*Task requirements*: Repeat the listing below word for word, stopping after the line that contains "only gloss shows.".

--- Data supplied ---

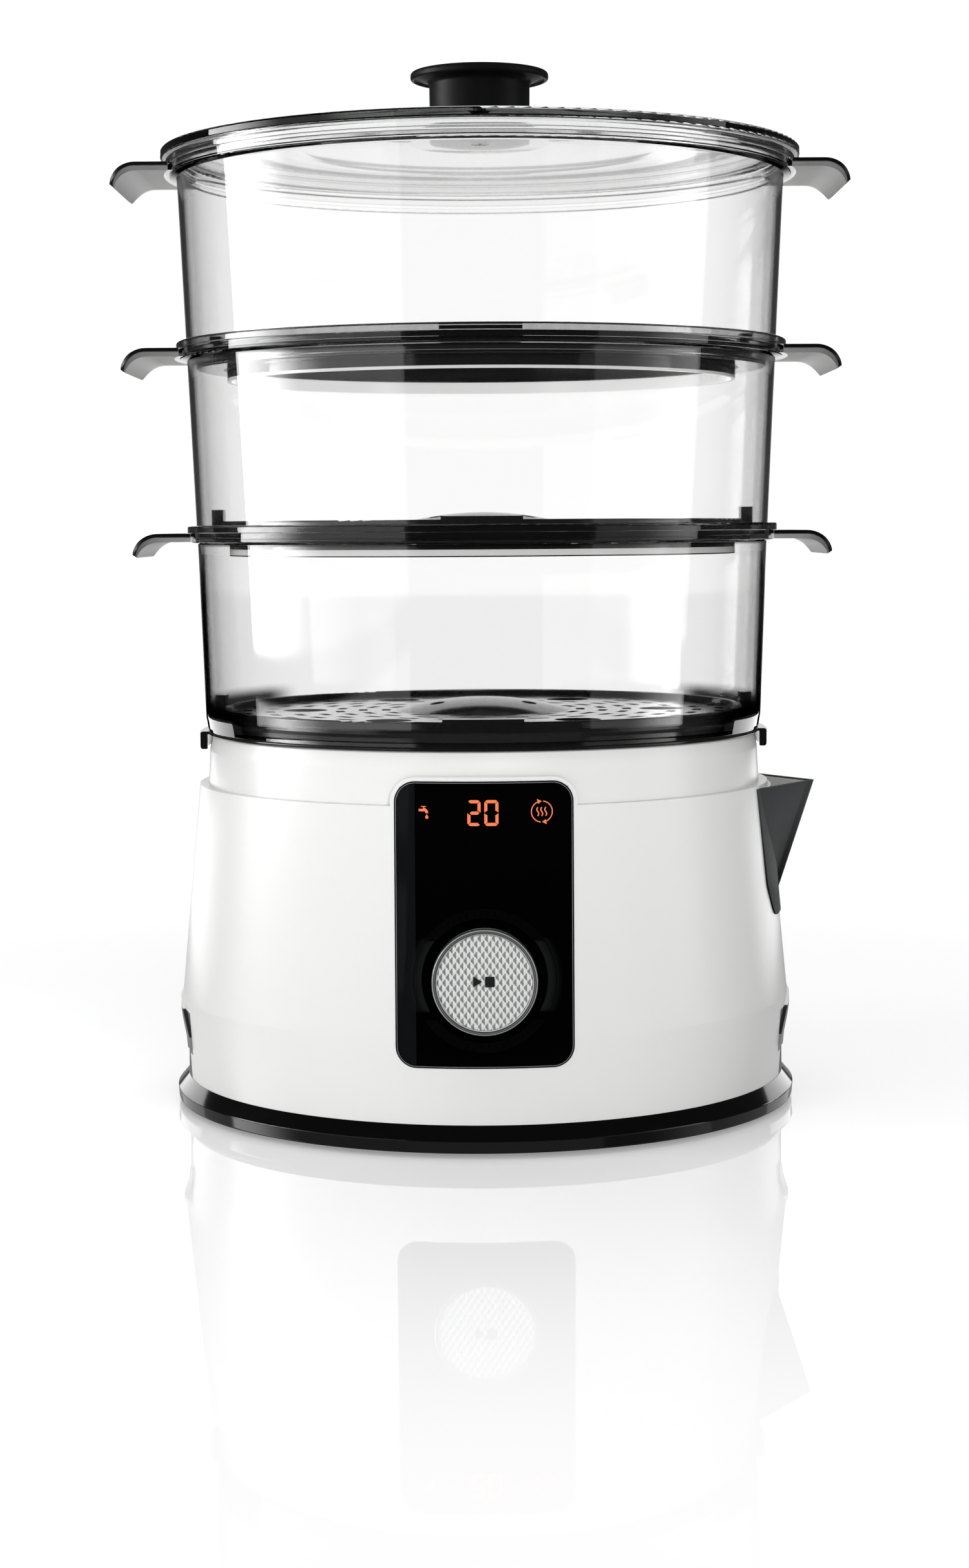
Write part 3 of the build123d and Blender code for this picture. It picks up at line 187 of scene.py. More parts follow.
def diffuser(name, corners, rear, front, foot, gap):
    """Glowing sheet that only gloss shows.

    Rear and front are pairs of a depth and the strength there.  Foot is the strength of the lowest
    part at its rear, level with the housing, and gap is how dark the strip above that is, 0 to 1."""
    mesh = bpy.data.meshes.new(name)
    mesh.from_pydata(corners, [], [(0, 1, 2, 3)])
    sheet = bpy.data.objects.new(name, mesh)
    bpy.context.scene.collection.objects.link(sheet)
    paint = bpy.data.materials.new(name)
    paint.use_nodes = True
    tree = paint.node_tree
    tree.nodes.clear()
    ray, straight = straight_view(tree)
    where = tree.nodes.new("ShaderNodeNewGeometry")
    x, y, z = split(tree, where.outputs["Position"])
    upper = ramp(tree, y, front[0], rear[0], front[1], rear[1])
    lower = ramp(tree, y, front[0], rear[0], front[1], foot)
    up = ramp(tree, z, *FOOT_FADE, 0.0, 1.0)
    down = calculate(tree, "SUBTRACT", 1.0, up)
    power = calculate(tree, "ADD", calculate(tree, "MULTIPLY", upper, up),
                      calculate(tree, "MULTIPLY", lower, down))
    strip = calculate(tree, "MULTIPLY", ramp(tree, z, *GAP_BEGINS, 0.0, gap),
                      ramp(tree, z, *GAP_ENDS, 1.0, 0.0))
    seen = calculate(tree, "SUBTRACT", calculate(tree, "SUBTRACT", 1.0, straight), strip, clamp=True)
    power = calculate(tree, "MULTIPLY", power, seen)
    glow = tree.nodes.new("ShaderNodeEmission")
    join(tree, calculate(tree, "ADD", power, straight), glow.inputs["Strength"])
    join(tree, glow.outputs[0], tree.nodes.new("ShaderNodeOutputMaterial").inputs["Surface"])
    mesh.materials.append(paint)
    sheet.visible_camera = False
    sheet.visible_diffuse = False
    sheet.visible_shadow = False


diffuser("left_diffuser", [(-1.0, 0.16, 0.0), (-1.0, 0.27, 0.66), (-0.55, -1.05, 0.66), (-0.55, -1.05, 0.0)],
         rear=(0.02, 10.0), front=(-0.35, 0.9), foot=3.0, gap=1.0)
diffuser("right_diffuser", [(1.0, -0.13, 0.0), (1.0, 0.03, 0.66), (0.75, -0.85, 0.66), (0.75, -0.85, 0.0)],
         rear=(-0.10, 1.9), front=(-0.55, 0.4), foot=4.0, gap=1.0)
CARD_LEVEL = 2.4
for side, name in ((-1, "low_card_left"), (1, "low_card_right")):
    corners = [(side * 0.33, depth, height)
               for depth, height in ((0.114, 0.02), (0.60, 0.02), (0.60, 0.118), (0.114, 0.118))]
    diffuser(name, corners, rear=(0.6, CARD_LEVEL), front=(0.1, CARD_LEVEL), foot=CARD_LEVEL, gap=0.0)

TABLE_PAINT = 0.86
TABLE_LIFT = 0.42
TABLE_MIRROR = 0.36
TABLE_FADE = (0.22, 0.60)
MIRROR_FADE = (0.13, 0.62)
bpy.ops.mesh.primitive_grid_add(x_subdivisions=4, y_subdivisions=4, size=14.0, location=(0, 2.0, 0))
table = bpy.context.object
table.name = "table_top"
paint = bpy.data.materials.new("table_top")
paint.use_nodes = True
tree = paint.node_tree
tree.nodes.clear()
ray, straight = straight_view(tree)
glossy = calculate(tree, "MINIMUM", ray.outputs["Glossy Depth"], 1.0)
where = tree.nodes.new("ShaderNodeNewGeometry")
away = flat_step(tree, "LENGTH", where.outputs["Position"]).outputs["Value"]
# The paint takes the shadow near the machine; far off and in gloss it gives way to a plain level.
far = ramp(tree, away, *TABLE_FADE, 0.0, 1.0)
cover = calculate(tree, "SUBTRACT", 1.0, calculate(tree, "MULTIPLY", far, straight))
cover = calculate(tree, "MULTIPLY", cover, calculate(tree, "SUBTRACT", 1.0, glossy))
matt = tree.nodes.new("ShaderNodeBsdfDiffuse")
join(tree, mix(tree, cover, (0, 0, 0, 1), (TABLE_PAINT, TABLE_PAINT, TABLE_PAINT, 1)), matt.inputs["Color"])
raised = calculate(tree, "MULTIPLY", ramp(tree, away, *TABLE_FADE, TABLE_LIFT, 1.0), straight)
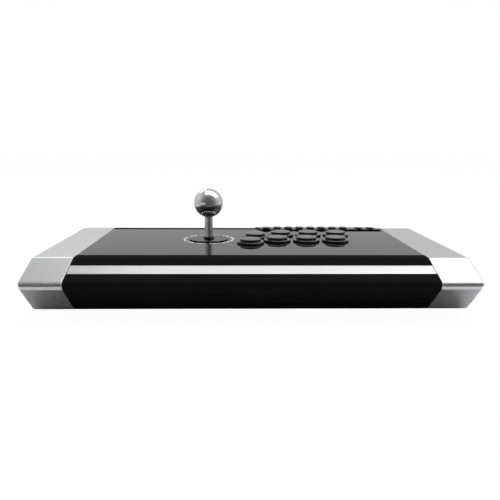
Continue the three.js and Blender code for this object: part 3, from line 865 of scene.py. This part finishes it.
def stage_card(name, low, high, colour, glow=0.0, camera=False):
    """A plain card or floor, low and high its box's corners, with a diffuse colour and a soft glow."""
    thing = bpy.data.objects.new(name, slab_z(name, rectangle(low, high), low[2], high[2]))
    bpy.context.scene.collection.objects.link(thing)
    material, tree_nodes, _ = node_material(name)
    shader = tree_nodes["Principled BSDF"]
    shader.inputs["Base Color"].default_value = (*grey(colour), 1)
    shader.inputs["Roughness"].default_value = 0.9
    shader.inputs["Specular IOR Level"].default_value = 0
    shader.inputs["Emission Color"].default_value = (1, 1, 1, 1)
    shader.inputs["Emission Strength"].default_value = glow
    thing.data.materials.append(material)
    thing.visible_camera = camera
    return thing


def softbox(name, place, aim, size, radiance):
    """A rectangular area light of an even radiance that points at a spot."""
    data = bpy.data.lights.new(name, "AREA")
    data.shape = "RECTANGLE"
    data.size, data.size_y = size
    data.energy = radiance * math.pi * size[0] * size[1]
    light = bpy.data.objects.new(name, data)
    bpy.context.scene.collection.objects.link(light)
    facing = (Vector(aim) - Vector(place)).to_track_quat("-Z", "Y").to_matrix().to_4x4()
    light.matrix_world = Matrix.Translation(place) @ facing


# How bright the studio is in front and behind, and by how much a raised direction and the zenith differ.
WORLD = {"front": 0.12, "back": 0.76, "lifted": 1.15, "zenith": 0.75}


def world_light():
    """A pale studio all round, brightest behind; where the camera sees it, it is plain white."""
    world = bpy.data.worlds.new("studio")
    bpy.context.scene.world = world
    world.use_nodes = True
    tree = world.node_tree
    tree.nodes.clear()
    coordinates = tree.nodes.new("ShaderNodeTexCoord")
    split = tree.nodes.new("ShaderNodeSeparateXYZ")
    tree.links.new(coordinates.outputs["Generated"], split.inputs["Vector"])

    def ramp(axis, start, end, low, high):
        """From low to high while the direction's part along an axis goes from start to end."""
        step = tree.nodes.new("ShaderNodeMapRange")
        step.interpolation_type = "SMOOTHSTEP"
        for key, value in (("From Min", start), ("From Max", end), ("To Min", low), ("To Max", high)):
            step.inputs[key].default_value = value
        tree.links.new(split.outputs[axis], step.inputs["Value"])
        return step.outputs["Result"]

    def product(a, b):
        """Two levels multiplied."""
        node = tree.nodes.new("ShaderNodeMath")
        node.operation = "MULTIPLY"
        tree.links.new(a, node.inputs[0])
        tree.links.new(b, node.inputs[1])
        return node.outputs["Value"]

    along = ramp("Y", -0.97, 0.35, WORLD["front"], WORLD["back"])
    level = product(along, ramp("Z", 0.5, 0.9, 1, WORLD["zenith"]))
    level = product(level, ramp("Z", 0.2, 0.38, 1, WORLD["lifted"]))
    backdrop = tree.nodes.new("ShaderNodeBackground")
    tree.links.new(level, backdrop.inputs["Strength"])
    seen = tree.nodes.new("ShaderNodeBackground")
    seen.inputs["Color"].default_value = (1, 1, 1, 1)
    path = tree.nodes.new("ShaderNodeLightPath")
    mix = tree.nodes.new("ShaderNodeMixShader")
    tree.links.new(path.outputs["Is Camera Ray"], mix.inputs["Fac"])
    tree.links.new(backdrop.outputs["Background"], mix.inputs[1])
    tree.links.new(seen.outputs["Background"], mix.inputs[2])
    output = tree.nodes.new("ShaderNodeOutputWorld")
    tree.links.new(mix.outputs["Shader"], output.inputs["Surface"])


def studio():
    """The floor that the camera sees, the unseen floors that light the case, and the softboxes."""
    seen = stage_card("floor", (-6, -6, -0.002), (6, 6, 0), 0.05, 0.97, camera=True)
    seen.visible_glossy = False
    seen.visible_diffuse = False
    stage_card("floor_near", (-0.5, -0.15, -0.004), (0.5, 0.3, -0.003), 0.72)
    stage_card("floor_front", (-0.5, -0.22, -0.004), (0.5, -0.15, -0.003), 0.8, 0.25)
    stage_card("floor_left", (-0.5, -0.15, -0.002), (-0.25, 0.15, -0.001), 0.8, 0.6)
    stage_card("floor_right", (0.25, -0.15, -0.002), (0.5, 0.0, -0.001), 0.8, 1.0)
    stage_card("floor_dark", (0.25, 0.0, -0.002), (0.6, 0.3, -0.001), 0.1)
    softbox("overhead", (0.69, 0.33, 1.5), (0.69, 0.33, 0), (2.42, 1.25), 1.7)
    softbox("overhead_right", (1.2, 0.33, 1.49), (1.2, 0.33, 0), (1.4, 1.25), 0.6)
    softbox("front_left", (-0.9, -0.85, 0.12), (-0.05, 0, 0.1), (1.0, 0.3), 0.35)
    softbox("kicker", (-0.62, 1.35, 1.0), (-0.1, 0, 0.05), (0.7, 0.55), 1.5)


add_camera()
world_light()
studio()
bpy.context.scene.view_settings.view_transform = "Standard"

---

*Expected output*:
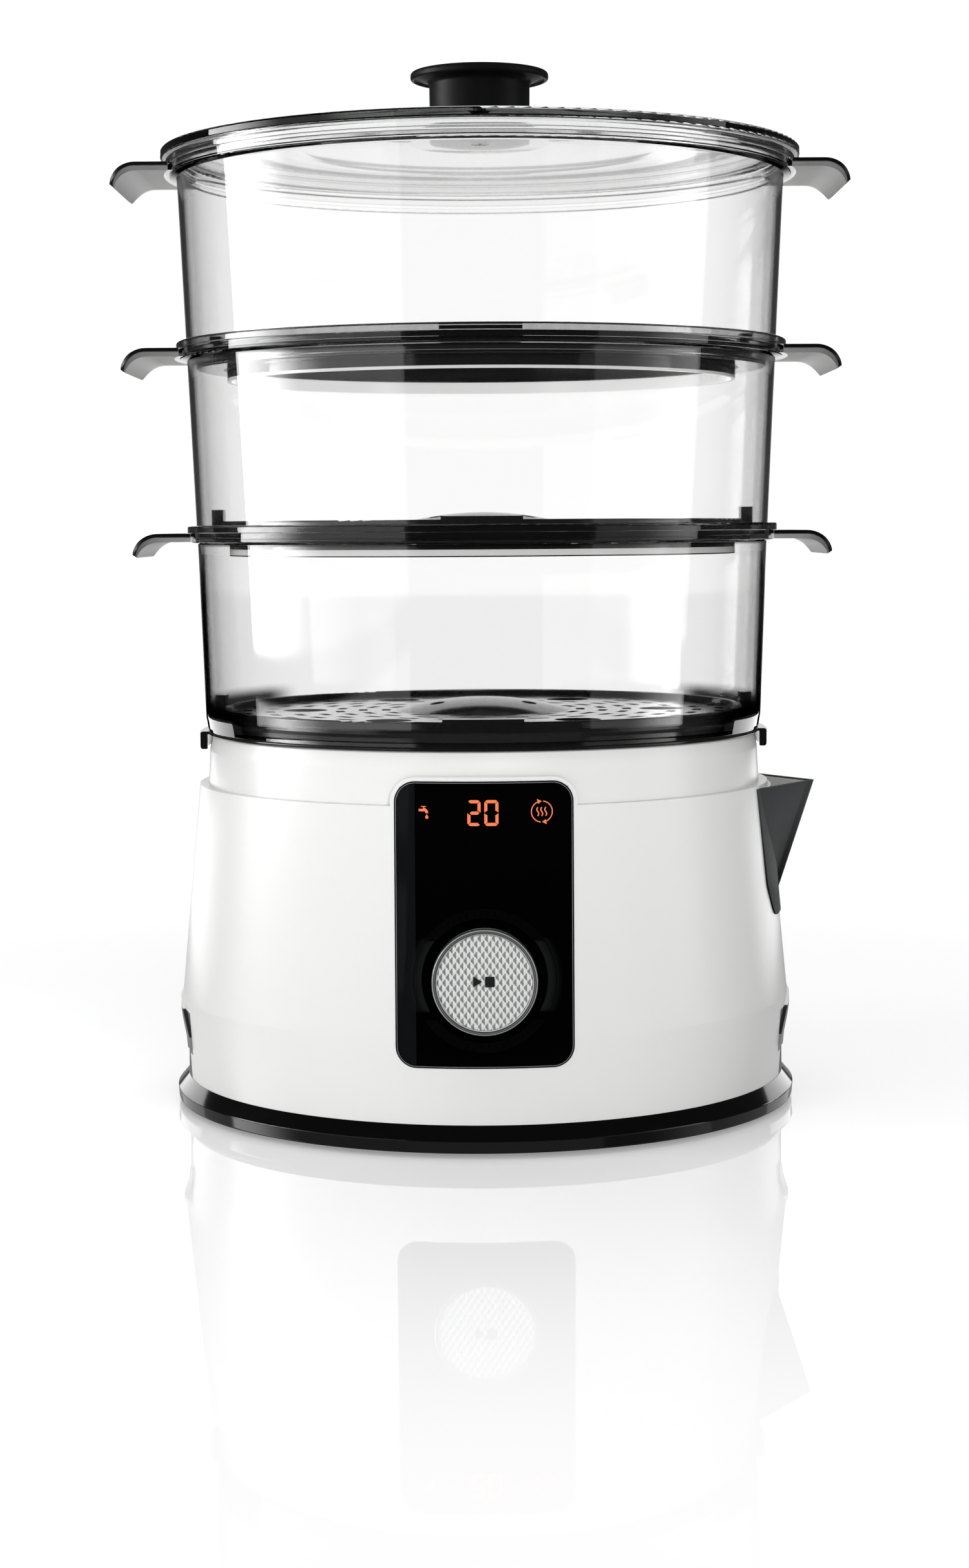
Write part 3 of the build123d and Blender code for this picture. It picks up at line 187 of scene.py. More parts follow.
def diffuser(name, corners, rear, front, foot, gap):
    """Glowing sheet that only gloss shows.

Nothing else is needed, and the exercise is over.